Weird reaction number two is the way that Anna is really upset that Luke didn’t sleep in the same room as a bunch of thirteen-year-old girls. Now again, it’s not crazy if you frame it as “you had my daughter being looked after by someone I’ve never met,” but it still seems really odd. It’s not like Lorelai is any kind of threat or danger. She is Luke’s fiancée. And again, maybe sleepovers were different for girls, but it seems pretty reasonable for Luke to go to bed while his soon-to-be spouse is still staying up with the girls for a little while. It feels like a “next time, I’d just like to meet her first” thing than a blow-up, especially when he was right downstairs if there was some kind of issue. Again, it’s the sort of concern that’s mildly plausible, but not in the way that the episode executes it.

Weird reaction number three is the way that Anna doesn’t want Lorelai around April because she’s worried that Luke/Lorelai is a transient relationship, and so she doesn’t want April to get attached to Lorelai in case things don’t work out between Luke and Lorelai. That’s all well and good except that Luke and Lorelai are engaged! How in the world is that not good enough for her?

Now I suppose, if we’re just dipping into the world of Gilmore Girls, Lorelai did already have one engagement go south, and Luke went so far as to elope and have things quickly dissolve. But in real life, drawing a line in the sand that your kid can’t hang out with her dad’s fiancée because you’re not sure it’s going to last is effing insane. The show tries to put a fig leaf over it by having Anna play the “I know this sounds a little crazy, and maybe I’m misguided, but I’m a single mom, and I have to do what I think’s best for my daughter” card, but it just makes her seem totally unreasonable.
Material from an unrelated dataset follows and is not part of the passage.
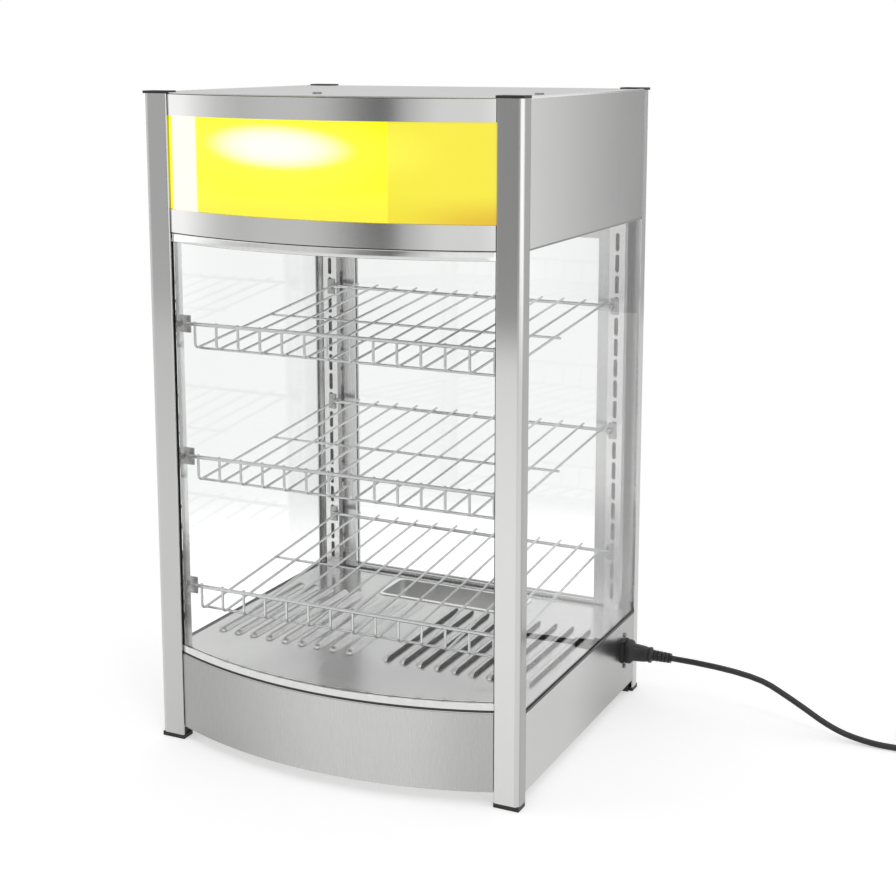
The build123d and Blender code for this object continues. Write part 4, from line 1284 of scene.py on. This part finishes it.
    def _plug(self) -> tuple[bpy.types.Object, bpy.types.Object]:
        """The moulded plug and its two pins."""
        end = self.route[-1]
        neck = end[0] + self.plug_relief
        face = neck + self.plug_body
        sections = self._relief(end[0], neck - self.relief_gap, self.plug_taper)
        sections += [Section(neck + x, radius, radius) for x, radius in self.plug_rows]
        mesh = loft("plug_body", sections, (end[1], end[2]), self.plug_facets)
        plug = new_piece("plug_body", mesh, Finishes.cord, "case")
        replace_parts(plug, "mains_plug")
        build = bmesh.new()
        for side in (-1, 1):
            pin = [Section(face + x, radius, radius) for x, radius in self.pin_rows]
            axis = (end[1] + side * self.pin_offset, end[2])
            part = loft("pin", pin, axis, self.pin_facets)
            build.from_mesh(part)
            bpy.data.meshes.remove(part)
        mesh = bpy.data.meshes.new("plug_pins")
        build.to_mesh(mesh)
        build.free()
        pins = new_piece("plug_pins", mesh, Finishes.screw, "case")
        return plug, pins


# Studio


@dataclass(frozen=True)
class Softbox:
    """A large soft light that faces a point. Its power is in watts."""

    name: str
    place: Point
    aim: Point
    size: Span
    power: float

    def build(self) -> None:
        """Hangs the light."""
        data = bpy.data.lights.new(self.name, "AREA")
        data.shape = "RECTANGLE"
        data.size, data.size_y = self.size
        data.energy = self.power
        light = add_object(self.name, data)
        light.location = self.place
        facing = Vector(self.aim) - Vector(self.place)
        light.rotation_euler = facing.to_track_quat("-Z", "Y").to_euler()


@dataclass
class Studio:
    """Camera, floor, white surround and soft lights.

    Metal sees the surround as a ring of lighter and darker panels about the horizon, each given by
    its bearing in degrees, from the front towards the right, and its level. The ring is no lighter
    than ring_cap and, above the horizon, than that less ring_drop. Higher up it gives way to the
    sky, which changes towards the zenith.
    """

    camera_place: Point = (0.861, -1.674, 0.806)
    yaw: float = 25.70
    pitch: float = 9.65
    lens: float = 64.77
    shift: float = -0.14
    sensor: float = 36.0
    view_end: float = 200.0
    floor_half: float = 3.0
    floor_tone: float = 0.8
    floor_lift: float = 0.43
    floor_fade: Span = (0.30, 1.10)
    mirrored_lift: float = 0.36
    ambient: float = 0.62
    sky: float = 0.78
    zenith: float = 0.85
    zenith_change: Span = (0.45, 0.90)
    sky_change: Span = (0.10, 0.22)
    ring_cap: float = 1.70
    ring_drop: float = 0.85
    drop_change: Span = (0.0, 0.06)
    lights: tuple[Softbox, ...] = (
        Softbox("key_light", (1.2, -1.5, 2.1), (0.0, 0.0, 0.35), (0.6, 0.6), 8.0),
        Softbox("fill_light", (-1.7, -0.9, 1.6), (0.0, 0.0, 0.35), (1.0, 1.3), 3.0),
        Softbox("top_light", (0.0, 0.3, 2.3), (0.0, 0.0, 0.4), (2.0, 2.0), 6.0),
    )
    surround: tuple[Span, ...] = (
        (-180.0, 0.50), (-170.0, 0.84), (-130.0, 0.84), (-110.0, 0.60), (-84.0, 0.55),
        (-80.0, 1.50), (-74.0, 1.45), (-66.0, 1.06), (-60.0, 0.82), (-52.0, 0.69),
        (-41.0, 0.76), (-32.0, 0.77), (-27.0, 0.71), (-23.0, 0.61), (-18.5, 0.44),
        (-14.0, 0.27), (-9.5, 0.19), (-6.5, 0.26), (-3.0, 0.60), (1.0, 0.80),
        (6.0, 1.03), (18.0, 1.05), (24.0, 1.70), (124.0, 1.70), (128.0, 0.60),
        (145.0, 0.80), (151.0, 1.20), (156.0, 1.20), (160.5, 0.42), (164.0, 0.20),
        (172.0, 0.30),
    )

    def build(self) -> None:
        """Sets the camera, then the surround and the lights."""
        scene = bpy.context.scene
        scene.view_settings.view_transform = "Standard"
        self._camera(scene)
        self._world(scene)
        self._floor()
        for light in self.lights:
            light.build()

    def _camera(self, scene: bpy.types.Scene) -> None:
        """Puts the camera where the photograph was taken from."""
        data = bpy.data.cameras.new("camera")
        data.lens = self.lens
        data.sensor_width = self.sensor
        data.shift_y = self.shift
        data.clip_end = self.view_end
        camera = add_object("camera", data)
        camera.location = self.camera_place
        camera.rotation_euler = (math.radians(90 - self.pitch), 0.0, math.radians(self.yaw))
        scene.camera = camera

    def _world(self, scene: bpy.types.Scene) -> None:
        """A plain white surround, which metal sees as the ring and the sky."""
        world = bpy.data.worlds.new("studio")
        scene.world = world
        world.use_nodes = True
        graph = Graph(world.node_tree)
        direction = graph.signal("ShaderNodeTexCoord", output="Generated")
        x, y, z = graph.axes(direction)
        heading = graph.signal("ShaderNodeMath", {"operation": "ARCTAN2"}, {0: x, 1: 0.0 - y})
        turn = heading / (2 * math.pi) + 0.5
        stops = [((bearing + 180.0) / 360.0, level) for bearing, level in self.surround]
        ring = graph.signal("ShaderNodeValToRGB", {"stops": stops}, {"Fac": turn})
        ring = ring.at_most(self.ring_cap - z.smooth(*self.drop_change) * self.ring_drop)
        sky = graph.mix(z.smooth(*self.zenith_change), (self.sky,) * 3, (self.zenith,) * 3)
        seen = graph.mix(z.smooth(*self.sky_change), ring, sky)
        plain, glossy = self._rays(graph)
        colour = graph.mix(glossy, (self.ambient,) * 3, seen)
        colour = graph.mix(plain, colour, WHITE)
        shader = graph.signal("ShaderNodeBackground", sockets={"Color": colour, "Strength": 1.0})
        graph.node("ShaderNodeOutputWorld", sockets={"Surface": shader})

    def _rays(self, graph: Graph) -> tuple[Signal, Signal]:
        """1 for what the camera sees directly or through glass, and 1 for what metal mirrors."""
        path = graph.node("ShaderNodeLightPath").outputs
        direct = Signal(graph, path["Is Camera Ray"]) + Signal(graph, path["Is Transmission Ray"])
        return direct.at_most(1.0), Signal(graph, path["Is Glossy Ray"])

    def _floor(self) -> None:
        """A plain white floor that keeps the case's soft shadow."""
        half = self.floor_half
        mesh = bpy.data.meshes.new("floor")
        corners = [(-half, -half, 0.0), (half, -half, 0.0), (half, half, 0.0), (-half, half, 0.0)]
        mesh.from_pydata(corners, [], [(0, 1, 2, 3)])
        add_object("floor", mesh)
        made = bpy.data.materials.new("studio_floor")
        made.use_nodes = True
        graph = Graph(made.node_tree)
        plain, glossy = self._rays(graph)
        x, y, _ = graph.axes(graph.place())
        matt = graph.signal("ShaderNodeBsdfDiffuse", sockets={"Color": opaque((self.floor_tone,) * 3)})
        strength = plain * self.floor_lift + glossy * self.mirrored_lift
        lift = graph.signal("ShaderNodeEmission", sockets={"Strength": strength})
        near = graph.signal("ShaderNodeAddShader", sockets={0: matt, 1: lift})
        white = graph.signal("ShaderNodeEmission", sockets={"Strength": 1.0})
        away = plain * (x * x + y * y).smooth(*self.floor_fade)
        graph.surface(graph.signal("ShaderNodeMixShader", sockets={"Fac": away, 1: near, 2: white}))
        mesh.materials.append(made)


def main() -> None:
    """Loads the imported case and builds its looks."""
    logging.basicConfig(level=logging.INFO, format="%(name)s: %(message)s")
    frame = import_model()
    nodes: Nodes = frame["nodes"]
    Studio().build()
    MainsLead().build()
    for part in (Frame(nodes), Base(nodes), Cabin(nodes), SignBox(nodes), Door(nodes), Controls(nodes)):
        part.build()


if __name__ == "__main__":
    main()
Each of these things by themselves would be a lot to swallow, but throw them all together, and you have implausibility stacked on implausibility as the basis for the major source of conflict in this season. That is, again, deeply deeply unsatisfying, particularly when it’s being used as a wedge to drive the people in the show’s major romantic relationship apart. I cannot express how disappointing this is, how lazy it feels, and how untrue to the spirit of the show and the characters it is to use what can only generously be called tenuous logic to fuel the major issues of Season 6.

What stinks is that apart from that (almost show-breaking) stuff, this is actually a pretty good episode. If it weren’t preceded by months of duplicitousness and baffling enforced separation, a story about Luke not wanting Lorelai to get involved, and then calling her desperate for her to save the day is pretty perfect for Gilmore Girls. Lorelai is the ideal person to swoop in and save the birthday party Luke’s throwing for April, and the way that she and April bond, that she saves Luke’s bacon, and turns a likely dud into a rousing success, replete with Luke’s approval and gratefulness, is just what the doctor ordered. It’s just a shame that it turns into a unbelievable spat and more fodder for that wedge afterward.
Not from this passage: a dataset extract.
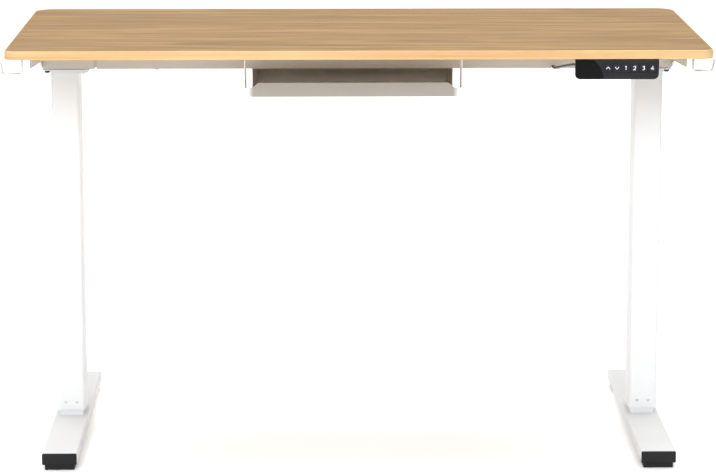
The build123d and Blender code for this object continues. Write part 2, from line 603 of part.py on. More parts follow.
def cable_clip(points, index, share, screw_place):
    """A saddle clip round a cable, with a tab screwed up into the desktop."""
    a, b = Vector(*points[index]), Vector(*points[index + 1])
    centre = a + (b - a) * share
    saddle = Pos(centre.X, centre.Y, centre.Z) * Box(8, 8, 8)
    x, y, seat = screw_place
    post = block(
        min(centre.X, x) - 4, max(centre.X, x) + 4, min(centre.Y, y) - 4, max(centre.Y, y) + 4,
        seat, UNDERSIDE,
    )
    riser = block(centre.X - 4, centre.X + 4, centre.Y - 4, centre.Y + 4, centre.Z, UNDERSIDE)
    bore = Plane(origin=centre, z_dir=b - a) * Cylinder(CABLE_RADIUS + CLIP_GAP, 30)
    tip_relief = rod_z(x, y, seat - 20, seat, WOOD_HEAD + 0.2)
    return saddle + riser + post - bore - rod_z(x, y, seat - 1, UNDERSIDE + 1, WOOD_SHANK) - tip_relief


# ---- cable tray ----
def cable_tray():
    """A folded sheet tray with an open window at each end and hangers up to the desktop."""
    front_half, back_half = TRAY_FRONT_WIDTH / 2, TRAY_BACK_WIDTH / 2
    floor = Pos(0, 0, TRAY_BOTTOM) * extrude(
        make_face(
            Polyline(
                (-front_half, TRAY_FRONT), (front_half, TRAY_FRONT),
                (back_half, TRAY_BACK), (-back_half, TRAY_BACK), close=True,
            )
        ),
        TRAY_SHEET,
    )
    low, high = TRAY_BOTTOM + TRAY_LIP, TRAY_BOTTOM + TRAY_LIP_MIDDLE
    lip = Polyline(
        (-front_half, TRAY_BOTTOM), (-front_half, low), (-LIP_SHOULDER, low), (-LIP_FLAT, high),
        (LIP_FLAT, high), (LIP_SHOULDER, low), (front_half, low), (front_half, TRAY_BOTTOM), close=True,
    )
    tray = floor + Pos(0, TRAY_FRONT, 0) * extrude(Plane.XZ * make_face(lip), -TRAY_SHEET)
    tray += block(-back_half, back_half, TRAY_BACK - TRAY_SHEET, TRAY_BACK, TRAY_BOTTOM, UNDERSIDE)
    tray += block(-back_half, back_half, TRAY_BACK - 14, TRAY_BACK, UNDERSIDE - TRAY_SHEET, UNDERSIDE)
    for side in (-1, 1):
        tray += tray_end(side, front_half, back_half)
    count = int((TRAY_FRONT_WIDTH - 40) // SLOT_PITCH)
    for i in range(count):
        x = (i - (count - 1) / 2) * SLOT_PITCH
        slot = SlotOverall(SLOT_LENGTH, SLOT_WIDTH)
        tray -= Pos(x, TRAY_FRONT + 5, TRAY_BOTTOM - 1) * extrude(slot, TRAY_SHEET + 2)
    tray = Pos(TRAY_CENTRE, 0, 0) * tray
    for x, y, _ in TRAY_SCREWS:
        tray -= rod_z(x, y, UNDERSIDE - 5, UNDERSIDE + 1, WOOD_SHANK)
    return tray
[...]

Oh yeah, and Rory’s in this episode too! I like her remorse after Logan’s accident in Costa Rica. For as much as I disliked her coldness and intentional hurtfulness two episodes ago, it’s almost worth it to have that boomerang back at her when she feels guilty at the realization that that could have been her last interaction with Logan. There’s nothing like a near-death experience to put things into perspective.

On top of that, there’s a pair of great moments for the young women on the show. For one thing, Paris using her determination to get around the “doctors only talk to family” policy and get the details on Logan’s condition to relay to Logan is wonderful. Paris is much more enjoyable when she’s using her bulldog-like abilities to help Rory rather than attack her. And Rory matches her friend’s steeliness when she angrily demands Mitchum Huntzberger come see his injured son and manages to get through to him, something that shows she really does have the determination and killer instinct that Mitchum said she lacked.

Overall, there’s a lot of good meat and potatoes material in this episode, there’s just some baffling macro-level choices that nearly tear the whole damn thing down.